La comédie sophistiquée
A Hollywood, l’avènement du cinéma sonore entraîne la rapide décadence du burlesque, art du muet par excellence, et entraîne la suprématie de la comédie américaine — la parole sied aux études de moeurs — à tel point que le genre va se diviser en deux lignées, à savoir la comédie sophistiquée et la «screwball comedy», un terme anglais que l’on traduit par comédie loufoque. Première à arriver à maturité, la comédie sophistiquée, comme son nom l’indique, situe ses histoires (qui tiennent souvent du théâtre de boulevard) dans des cadres aristocratiques, distingués, souvent européens; tendant vers le drame, ses intrigues traitent leurs deux sujets principaux, la volonté de s’enrichir et le désir sexuel, de manière allusive, voire métaphorique. Les grands maîtres de la comédie sophistiquée ont pour noms Georges Cukor (Silvia Scarlett, 1935; Femmes, 1939; Indiscretions, 1940, etc.) et Ernst Lubitsch (Haute Pègre, 1932; Sérénade à trois, 1933; Ninotchka, 1939, etc.).
La comédie loufoque
Venons-en maintenant à la comédie loufoque: à la différence de sa consoeur, la comédie loufoque décrit des milieux populaires, plus authentiquement américains; misant souvent sur les constrates que présente une société de classe.

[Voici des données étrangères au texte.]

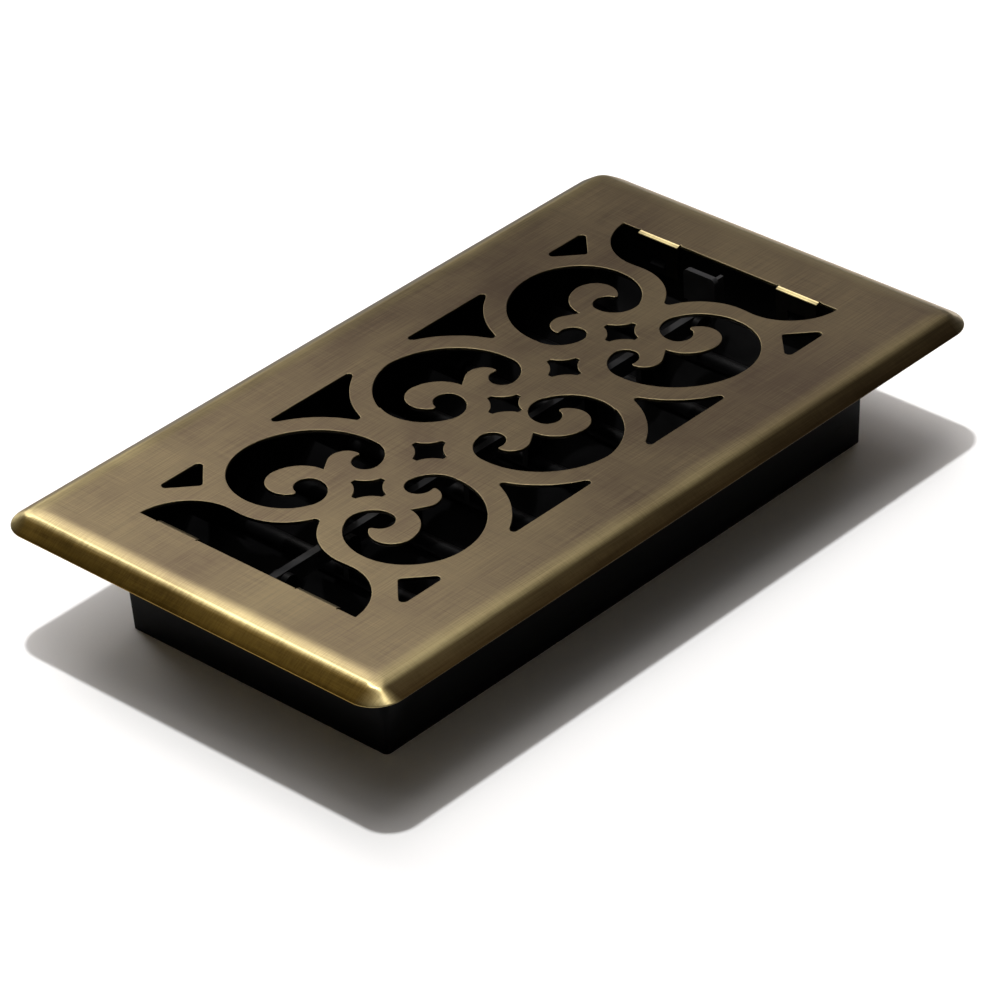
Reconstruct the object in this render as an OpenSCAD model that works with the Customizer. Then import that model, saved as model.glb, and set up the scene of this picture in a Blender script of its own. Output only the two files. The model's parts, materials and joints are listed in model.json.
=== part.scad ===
// Scroll-pattern floor register, nominal 4 x 8 inch duct: a stamped face plate clipped onto
// a drop-in damper box, whose eight louvres are tilted together by a link bar and thumb lever.
// X is the short axis, Y the long axis with the lever near +Y, Z is up.
// The origin is at the centre of the box's bottom rim, which is the lowest face.

/* [Face plate] */
// Width of the face plate across the duct
plate_w = 139.7; // [136:0.1:160]
// Length of the face plate along the duct
plate_l = 241.3; // [238:0.1:270]
// Thickness of the stamped sheet
sheet_t = 1.0; // [0.8:0.1:1.2]
// Height of the plate's top face above the box's bottom rim
plate_top_z = 40; // [39:0.5:60]
// Plan width of the sloping rim
rim_run = 4.7; // [4:0.1:6]
// Height of the rim, from its bend to its lowest edge
rim_drop = 3.5; // [3:0.1:5]
// Height of the short upright lip at the rim's lowest edge
rim_lip = 0.35; // [0.2:0.05:0.6]
// Plan width of the crowned border just inside the rim
crown_run = 5.3; // [4:0.1:7]
// Height lost over the crowned border
crown_drop = 0.75; // [0.4:0.05:1]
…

Soutenue par un dialogue nettement plus dense et aussi moins allusif, elle se joue à un rythme beaucoup plus élevé qui rappelle le burlesque. Alors que la comédie sophistiquée se détourne en apparence du présent, s’évade du réel, la comédie loufoque, volontiers populiste, exalte de manière paradoxale tout à la fois le mythe très américain de l’individualisme et la solidarité collective, le refus du politique.
Inséparable de l’esprit lié au «New Deal» du président Roosevelt, la comédie loufoque, du moins à ses débuts, n’était donc pas sans présupposés idéologiques. Il suffit de revoir aujourd’hui les chefs-d’œuvres de Leo McCarey ou Frank Capra (New York-Miami, 1943; Vous ne l’emporterez pas avec vous, 1938, Monsieur Smith au Sénat, 1939, etc.) pour saisir la fonction occulte du genre — affirmer la confiance dans le système en régulant ses possibles transgressions sur le mode comique.
Comme de bien entendu, cette distinction ne vaut que sur le papier; en pratique, ces deux tendances se recoupent souvent dans un seul et même film. Leur point commun réside surtout dans la suprématie du parler sur l’agir: les personnages se parlent et les cinéastes sont contraints d’inventer un nouveau type de découpage plus démocratique, qui donne la parole — le champ/contrechamp où les personnages sont filmés alternativement.
Les années 50
Après quoi, la deuxième guerre mondiale sonne le glas de la comédie sophistiquée pure; les cinéastes américains s’engagent par devoir sur la voie plus populiste de la comédie loufoque. Dans les années 50-60, une époque prospère qui aiguise le sens critique, des auteurs comme Frank Tashlin et Blake Edwards (un peu plus tard) remettent en question le genre; produisant des satires subversives, ils montrent comment l’industrie hollywoodienne a fait de la comédie américaine un instrument de consommation, voire de contrôle — le rire a perdu sa fonction critique. De manière logique, ces cinéastes font alors un retour au burlesque pour contrer un verbe soupçonné de collaboration — dirigé par Tashlin, Jerry Lewis incarne à lui tout seul ce retour des vertus du cinéma muet.
Aujourd’hui
Hélas pour eux, Hollywood veille au grain: cette génération critique, qui a voulu attenter à ses films, est alors peu à peu victime d’un refoulement «institutionnel» qui, au jour d’aujourd’hui, dure encore. Pour survivre, la comédie américaine doit s’allier avec d’autres types (thriller, western, drame, etc.); elle ne peut plus être un genre «pur» — Brazil, de Terry Gilliam constitue un exemple réussi de ce métissage. L’autre voie permise consiste en une démarche que l’on peut qualifier de «maniériste» qui cite avec nostalgie les chefs-d’œuvres du patrimoine; le plus sincère, le plus touchant aussi, de ces cinéastes référentiels étant Mel Brooks… De quoi sera fait la comédie américaine de demain? A l’heure qu’il est nul ne peut le dire, c’est peut-être bon signe!